* Begin Records to process *
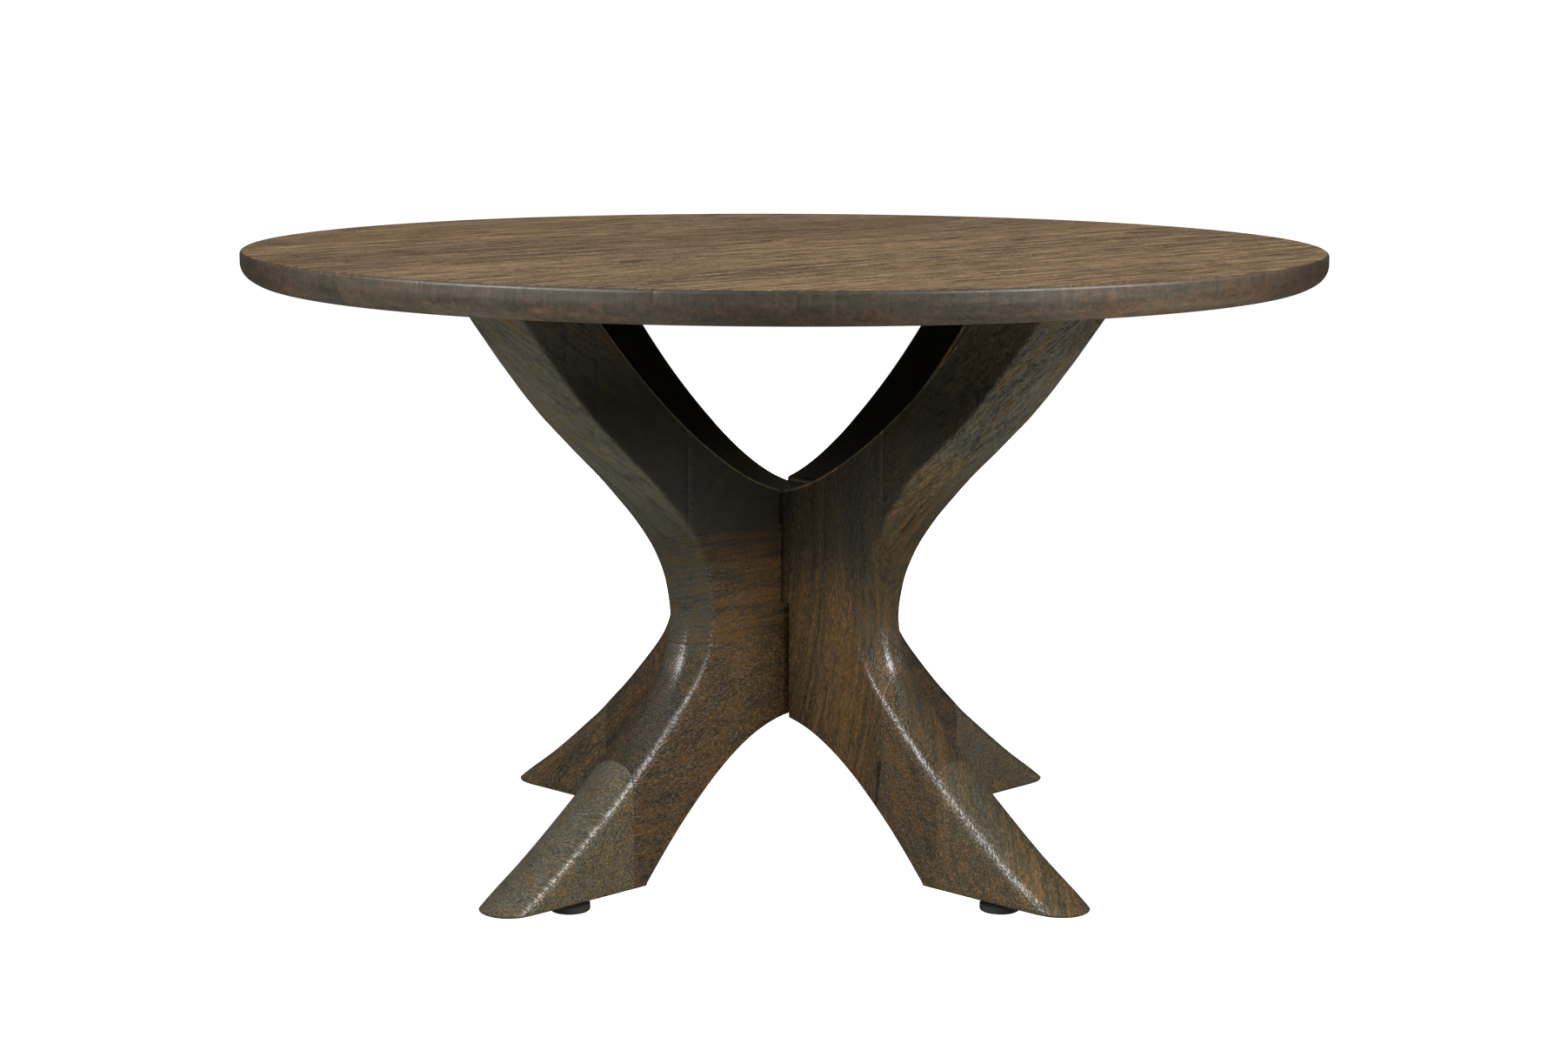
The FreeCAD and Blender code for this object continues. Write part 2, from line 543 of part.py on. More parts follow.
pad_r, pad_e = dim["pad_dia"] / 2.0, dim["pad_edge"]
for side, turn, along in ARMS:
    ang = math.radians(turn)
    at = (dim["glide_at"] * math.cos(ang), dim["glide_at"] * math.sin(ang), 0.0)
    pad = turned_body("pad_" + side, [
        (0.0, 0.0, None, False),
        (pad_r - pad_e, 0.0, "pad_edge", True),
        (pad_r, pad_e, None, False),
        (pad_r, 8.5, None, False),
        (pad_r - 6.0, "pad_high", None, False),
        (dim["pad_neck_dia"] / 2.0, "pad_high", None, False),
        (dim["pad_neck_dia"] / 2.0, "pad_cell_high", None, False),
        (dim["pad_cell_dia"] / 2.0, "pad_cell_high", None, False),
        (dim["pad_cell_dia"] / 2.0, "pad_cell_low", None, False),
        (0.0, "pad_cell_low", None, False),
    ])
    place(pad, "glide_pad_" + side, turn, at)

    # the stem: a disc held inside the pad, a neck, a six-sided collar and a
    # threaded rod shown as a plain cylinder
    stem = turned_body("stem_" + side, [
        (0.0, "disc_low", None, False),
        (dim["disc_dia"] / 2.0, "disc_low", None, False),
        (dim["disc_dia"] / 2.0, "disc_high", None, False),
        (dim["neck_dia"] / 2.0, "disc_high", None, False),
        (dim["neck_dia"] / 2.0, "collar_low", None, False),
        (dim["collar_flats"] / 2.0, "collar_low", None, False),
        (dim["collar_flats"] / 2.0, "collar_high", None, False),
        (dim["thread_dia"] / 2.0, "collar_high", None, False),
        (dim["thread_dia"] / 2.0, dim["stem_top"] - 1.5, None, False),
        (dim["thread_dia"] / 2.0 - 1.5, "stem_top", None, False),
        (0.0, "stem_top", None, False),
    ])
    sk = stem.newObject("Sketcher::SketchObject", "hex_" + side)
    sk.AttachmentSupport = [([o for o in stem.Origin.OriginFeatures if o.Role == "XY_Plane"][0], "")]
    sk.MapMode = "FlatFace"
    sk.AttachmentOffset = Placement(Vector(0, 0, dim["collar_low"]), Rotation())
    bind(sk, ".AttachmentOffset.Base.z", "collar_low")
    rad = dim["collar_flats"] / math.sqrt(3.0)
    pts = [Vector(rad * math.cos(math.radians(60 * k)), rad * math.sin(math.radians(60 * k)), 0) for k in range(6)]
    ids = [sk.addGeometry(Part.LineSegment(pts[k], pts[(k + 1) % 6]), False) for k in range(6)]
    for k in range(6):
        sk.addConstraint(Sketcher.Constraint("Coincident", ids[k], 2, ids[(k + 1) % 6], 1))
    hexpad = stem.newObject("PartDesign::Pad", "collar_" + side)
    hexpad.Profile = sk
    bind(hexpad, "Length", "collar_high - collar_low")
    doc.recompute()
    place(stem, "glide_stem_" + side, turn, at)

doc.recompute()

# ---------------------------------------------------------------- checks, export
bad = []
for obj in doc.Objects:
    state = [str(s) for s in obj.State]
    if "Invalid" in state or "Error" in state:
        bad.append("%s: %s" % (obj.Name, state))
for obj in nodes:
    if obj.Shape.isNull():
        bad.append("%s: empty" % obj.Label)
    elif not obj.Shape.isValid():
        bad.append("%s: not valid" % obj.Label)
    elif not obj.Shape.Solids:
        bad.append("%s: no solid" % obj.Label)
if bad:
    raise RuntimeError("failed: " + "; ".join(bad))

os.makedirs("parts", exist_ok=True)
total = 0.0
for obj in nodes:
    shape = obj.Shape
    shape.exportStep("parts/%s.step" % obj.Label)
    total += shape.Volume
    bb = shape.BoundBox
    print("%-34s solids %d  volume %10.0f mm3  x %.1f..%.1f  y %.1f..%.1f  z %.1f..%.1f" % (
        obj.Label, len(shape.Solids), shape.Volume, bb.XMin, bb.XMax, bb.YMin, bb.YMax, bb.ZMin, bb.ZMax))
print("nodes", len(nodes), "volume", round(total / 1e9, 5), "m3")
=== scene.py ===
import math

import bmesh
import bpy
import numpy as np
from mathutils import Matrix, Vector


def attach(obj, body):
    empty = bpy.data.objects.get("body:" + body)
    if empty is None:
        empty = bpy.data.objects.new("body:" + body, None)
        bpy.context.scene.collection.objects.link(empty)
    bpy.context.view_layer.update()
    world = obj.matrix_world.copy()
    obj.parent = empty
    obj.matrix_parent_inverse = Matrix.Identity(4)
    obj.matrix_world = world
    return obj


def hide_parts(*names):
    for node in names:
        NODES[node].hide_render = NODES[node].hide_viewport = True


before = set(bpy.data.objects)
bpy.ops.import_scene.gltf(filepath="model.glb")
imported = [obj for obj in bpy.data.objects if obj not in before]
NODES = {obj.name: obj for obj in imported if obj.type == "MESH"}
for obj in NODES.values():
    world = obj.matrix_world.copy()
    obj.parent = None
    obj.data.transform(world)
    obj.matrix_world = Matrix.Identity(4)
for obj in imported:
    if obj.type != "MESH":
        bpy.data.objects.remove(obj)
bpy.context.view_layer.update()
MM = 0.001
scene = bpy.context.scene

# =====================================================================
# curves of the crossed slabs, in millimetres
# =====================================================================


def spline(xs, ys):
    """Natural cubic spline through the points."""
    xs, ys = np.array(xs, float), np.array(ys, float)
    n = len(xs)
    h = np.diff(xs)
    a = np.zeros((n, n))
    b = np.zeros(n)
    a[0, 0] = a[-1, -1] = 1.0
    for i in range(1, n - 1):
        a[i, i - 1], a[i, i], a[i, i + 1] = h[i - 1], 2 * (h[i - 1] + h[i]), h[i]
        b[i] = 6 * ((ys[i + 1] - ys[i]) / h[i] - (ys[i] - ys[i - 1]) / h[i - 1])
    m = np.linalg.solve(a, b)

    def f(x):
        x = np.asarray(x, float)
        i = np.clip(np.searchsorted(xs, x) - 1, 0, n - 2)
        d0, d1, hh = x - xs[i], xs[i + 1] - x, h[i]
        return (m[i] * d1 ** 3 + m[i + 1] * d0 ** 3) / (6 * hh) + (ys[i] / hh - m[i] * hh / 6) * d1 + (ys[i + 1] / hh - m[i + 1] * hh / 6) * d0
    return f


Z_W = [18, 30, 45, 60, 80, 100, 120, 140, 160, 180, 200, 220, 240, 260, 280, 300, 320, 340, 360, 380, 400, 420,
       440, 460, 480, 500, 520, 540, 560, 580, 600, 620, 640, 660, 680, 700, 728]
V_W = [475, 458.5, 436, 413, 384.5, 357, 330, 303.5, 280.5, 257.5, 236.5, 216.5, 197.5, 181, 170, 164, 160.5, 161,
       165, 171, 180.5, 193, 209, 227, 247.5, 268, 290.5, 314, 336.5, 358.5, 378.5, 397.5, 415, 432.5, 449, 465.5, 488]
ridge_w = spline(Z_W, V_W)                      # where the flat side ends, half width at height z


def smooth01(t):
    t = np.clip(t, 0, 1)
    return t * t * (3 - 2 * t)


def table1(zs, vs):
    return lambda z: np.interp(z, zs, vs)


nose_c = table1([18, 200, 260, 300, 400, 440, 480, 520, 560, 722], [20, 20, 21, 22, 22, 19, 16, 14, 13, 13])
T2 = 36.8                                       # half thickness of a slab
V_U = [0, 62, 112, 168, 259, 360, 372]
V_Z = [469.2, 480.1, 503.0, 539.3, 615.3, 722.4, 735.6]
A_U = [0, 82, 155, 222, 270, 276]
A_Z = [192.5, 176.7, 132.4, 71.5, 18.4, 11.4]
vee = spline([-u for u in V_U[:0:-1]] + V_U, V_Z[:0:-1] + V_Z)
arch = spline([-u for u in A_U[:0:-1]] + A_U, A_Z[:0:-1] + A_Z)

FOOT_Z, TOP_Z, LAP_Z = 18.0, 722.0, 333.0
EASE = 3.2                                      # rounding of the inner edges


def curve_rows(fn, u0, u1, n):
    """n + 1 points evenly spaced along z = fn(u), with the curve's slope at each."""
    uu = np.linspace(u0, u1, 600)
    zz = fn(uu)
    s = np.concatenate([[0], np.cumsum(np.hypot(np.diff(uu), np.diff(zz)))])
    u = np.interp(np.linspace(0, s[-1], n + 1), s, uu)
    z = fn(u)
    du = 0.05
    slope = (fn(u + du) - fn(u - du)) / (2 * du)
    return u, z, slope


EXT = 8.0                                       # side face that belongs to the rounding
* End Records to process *
* Begin Records to process *
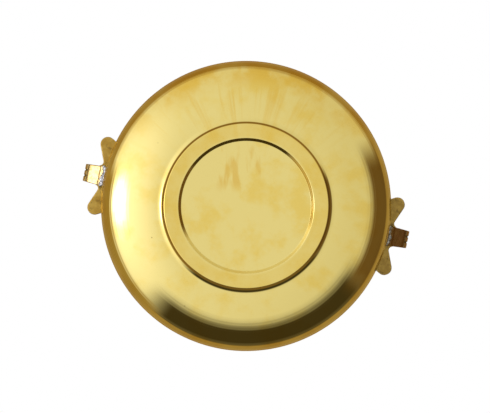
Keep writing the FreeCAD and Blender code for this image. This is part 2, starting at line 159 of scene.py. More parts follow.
* End Records to process *
Stated problem:
From the records above, print exactly the lines that run from the line with "bb = shape.BoundBox" to the line with "NODES[node].hide_render = NODES[node].hide_viewport", inclusive.

Worked solution:
    bb = shape.BoundBox
    print("%-34s solids %d  volume %10.0f mm3  x %.1f..%.1f  y %.1f..%.1f  z %.1f..%.1f" % (
        obj.Label, len(shape.Solids), shape.Volume, bb.XMin, bb.XMax, bb.YMin, bb.YMax, bb.ZMin, bb.ZMax))
print("nodes", len(nodes), "volume", round(total / 1e9, 5), "m3")
=== scene.py ===
import math

import bmesh
import bpy
import numpy as np
from mathutils import Matrix, Vector


def attach(obj, body):
    empty = bpy.data.objects.get("body:" + body)
    if empty is None:
        empty = bpy.data.objects.new("body:" + body, None)
        bpy.context.scene.collection.objects.link(empty)
    bpy.context.view_layer.update()
    world = obj.matrix_world.copy()
    obj.parent = empty
    obj.matrix_parent_inverse = Matrix.Identity(4)
    obj.matrix_world = world
    return obj


def hide_parts(*names):
    for node in names:
        NODES[node].hide_render = NODES[node].hide_viewport = True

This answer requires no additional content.